SC2 – Effective Graphics for Visual Communication with Data (Beginner to Intermediate)
Instructor(s): Susan VanderPlas, University of Nebraska-Lincoln; Kelly Bodwin, California Polytechnic University; Emily Robinson, California Polytechnic University
This course will focus on strategies for creating data visualizations that make it easy for collaborators to gain insight from data. We will discuss different ways graphics are used during the analysis process but primarily focus on graphics used to communicate with nonstatisticians: managers; stakeholders; and collaborators who may need to use graphics to make decisions and/or motivate changes. This course will also touch on topics such as accessibility and alt-text, which are essential to ensuring graphics meet regulatory requirements.
Learners should be familiar with plotting packages such as base R graphics, ggplot2, seaborn, and/or matplotlib, but this is not a “how to make graphics” course. Code for different plotting libraries will be provided and modified during the course.
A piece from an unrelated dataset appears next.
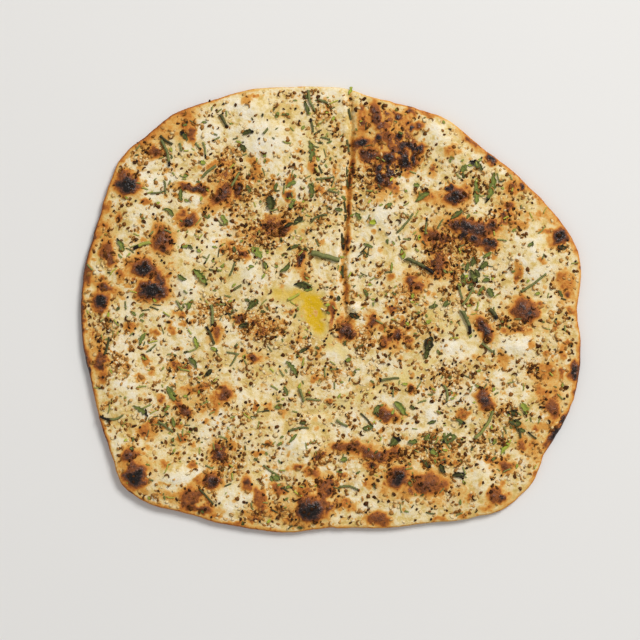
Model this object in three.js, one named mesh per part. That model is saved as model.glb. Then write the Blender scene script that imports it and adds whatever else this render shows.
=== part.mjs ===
// A large garlic and coriander naan: one flat soft bread with scraps of chopped coriander resting on it.
// Millimetres, +Z up. The bread lies on its underside, and the origin is under the middle of its box.
import * as THREE from 'three';

// ---- Driving dimensions of the bread ----
const bodyThickness = 5.6;        // dough between the blisters
const rimThickness = 3.6;         // the pressed edge
const rimWidth = 16;              // how far in from the edge the dough thins
const edgeRound = 1.5;            // how far the edge bulges past the crust and the underside
const edgeLift = 1.1;             // mean rise of the underside at the edge
const edgeLiftSwing = 0.8;        // how much that rise varies round the edge
const flatShare = 0.8;            // part of the radius over which the underside is flat
const underRings = [0.9, 0.78];   // closing rings of the underside, as shares of the radius
const crustCells = 36;            // grid cells across the crust
const outlineSamples = 720;       // readings of the outline, one each half degree

// ---- Driving dimensions of the coriander ----
const restGap = 0.45;             // air between the crust and a scrap that lies on it
const leafThickness = 0.5;
const stemCrown = 0.6;            // height of a stem as a share of its width

// ---- Edge of the bread, from the top point clockwise ----
const outlinePoints = [
  [12, 159], [30, 153], [58, 146], [84, 136.5], [104, 121], [132, 99], [152, 80], [169, 60], [179, 42],
  [182, 24], [178.5, -4], [181, -20], [180.5, -46], [175.5, -69], [166, -90], [155, -106], [150, -121],
  [141, -134], [122, -148.5], [106, -152], [94, -155], [74, -156], [46, -160], [0, -160.5], [-33, -163.5],
  [-65, -160], [-88, -155], [-108, -148.5], [-134, -142], [-153, -127], [-158, -110], [-167, -84],
  [-174, -56], [-181, -22], [-181, 14], [-178, 35], [-171, 57], [-160, 92], [-152, 110], [-135, 124],
  [-114, 141], [-92, 149], [-57, 159], [-30, 160.5], [-5, 160.5],
];

// ---- Broad soft bubbles in the dough: x, y, radius, rise ----
const bubbles = [
  [-50, 132, 36, 2.2], [-98, 104, 30, 1.8], [-140, 76, 28, 2.2], [-104, 30, 34, 1.6], [-150, 28, 24, 2.0],
  [-112, -12, 26, 1.4], [-142, -52, 32, 1.8], [-112, -118, 32, 2.4], [-64, -84, 34, 1.8],
  [-18, -100, 26, 2.0], [-62, 28, 26, 1.8], [-14, -8, 24, -0.9], [-26, 96, 34, 1.8], [44, 72, 32, 2.0],
  [38, 124, 34, 2.4], [86, 120, 30, 1.6], [100, 62, 32, 2.2], [146, 36, 32, 2.2], [138, -22, 34, 2.4],
  [72, 0, 34, 1.4], [60, -50, 34, 1.6], [112, -62, 30, 1.6], [152, -72, 26, 1.8], [106, -124, 32, 2.2],
  [54, -128, 32, 2.0], [-14, -140, 28, 2.2], [-60, -136, 28, 1.6], [-146, -112, 24, 2.0],
];

// ---- Folds pressed into the dough: points along the valley, half width, depth ----
const folds = [
  { points: [[16, 157], [14, 92], [9.4, 49], [8.7, 5], [11.6, -16]], halfWidth: 9, depth: 1.5 },
  { points: [[-16, -78], [5, -75], [18, -64], [37, -56], [79, -31]], halfWidth: 9, depth: 0.9 },
];

// ---- Coriander leaves: x, y, direction in degrees, length, width, bend ----
const leaves = [
  [-152.5, 45.5, -63, 11, 5, 0.06], [-107.5, 22.3, -32, 7.5, 3.5, -0.15], [-101.7, 2, 63, 8.5, 3.6, 0.06],
  [-94.5, 22, -50, 16, 6, 0.05], [-108.3, 81.5, -88, 9, 3.6, -0.05], [-117, 69, -45, 8.5, 3.6, 0.1],
  [-106.5, 124, -50, 9, 4.4, 0.08], [-77, 63.5, -55, 8.8, 4.6, 0], [-44, 76, -84, 10, 7.4, 0.05],
  [-60, 126, 8, 8.5, 4, 0.1], [-15.5, 113.5, -88, 15.5, 5.6, 0.12], [-29, 88.5, 30, 8.6, 4, 0.1],
  [-14.8, 84.5, -85, 11.5, 4.6, 0.1], [-18, 144.5, -76, 11, 3.2, 0.06], [-53.5, 40, -45, 11, 6.4, 0],
  [-33.5, 29, 42, 9.5, 4, -0.12], [-21, 15.5, -14, 12, 5.4, 0.08], [-56, 2.2, 40, 9.5, 6, 0.1],
  [19.6, 66.2, -55, 6.6, 4, 0.05], [66, 79.6, 35, 12, 5, 0.08], [105, 102.6, -38, 12, 5, 0.1],
  [104.6, 83.4, -88, 18, 5.6, 0.05], [115, 86.5, 74, 24, 6, -0.06], [103, 22.5, -66, 11.5, 5.6, 0.05],
  [49.8, -72.6, -52, 12, 5, 0.06], [46, -97, 45, 9.4, 6.6, 0], [85.6, -95.6, 22, 11.4, 7.6, 0.1],
  [139.8, -72.6, -55, 9.4, 5.6, 0.05], [126.6, -101.4, 55, 13.4, 4, 0.06], [-28.2, -44, -52, 14, 4.4, 0.05],
  [-115.6, -62, -60, 12, 5.6, 0], [-137.8, -74.8, -35, 14, 4.8, 0.06], [-136, -22.6, 65, 10, 4, 0.08],
  [-100.2, -40, -55, 10, 4, 0.1],
];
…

This course is intended for practicing statisticians in industry, government, or academia who are responsible for communicating results of statistical analyses and data to nonstatisticians. Attendees should be able to read data in, clean it, and visualize it using the language of their choice.
Examples will be provided using ggplot2 code in R and seaborn or matplotlib in Python. We can assist students with R and Python code and will attempt to help with others; however, we do not promise familiarity with all programming languages in common use for data science.
8:30 a.m. – 12:30 p.m.
SC3 – Generative AI Fundamentals and Implementation of LLMs from the Ground Up (Intermediate to Advanced)
Instructor(s): Ginger Holt, Databricks
An introduction to Generative AI (GAI), including terminology, applications, essential considerations for adopting GAI in an organization, and evaluating potential risks and challenges associated with using or adopting GAI.
The details of the large language models (LLMs) foundation will be taught. You will learn the innovations that led to the proliferation of transformer-based architectures, from encoder models (BERT) to decoder models (GPT) to encoder-decoder models (T5). You will also learn about the recent breakthroughs that led to applications like ChatGPT. You will gain an understanding of the latest advances that continue to improve LLM functionality, including Flash Attention, LoRA, AliBi, and PEFT methods.
Experience with Python will be assumed.
Note: This course will include many demos with an option to execute code on your own computer.
1:30 p.m. – 5:30 p.m.
SC4 – Julia for Data Science (Beginner to Intermediate)
Instructor(s): Josh Day, Julia Computing
Julia is a relatively new language for technical and scientific computing. Its design offers greater speed and productivity over the more established languages in the data science space: R and Python.
In this course—tailored to those with a familiarity of data science and programming in a high-level language such as R, Python, or MATLAB—you’ll learn Julia from the ground up, starting with the basics and ending with using the core packages in Julia’s data science ecosystem. Importantly, you’ll learn how Julia’s language features can change your thinking about how to approach solving problems. You’ll also learn how to ingest/clean tabular data, fit models, visualize data, and perform other analytics tasks using a variety of Julia packages.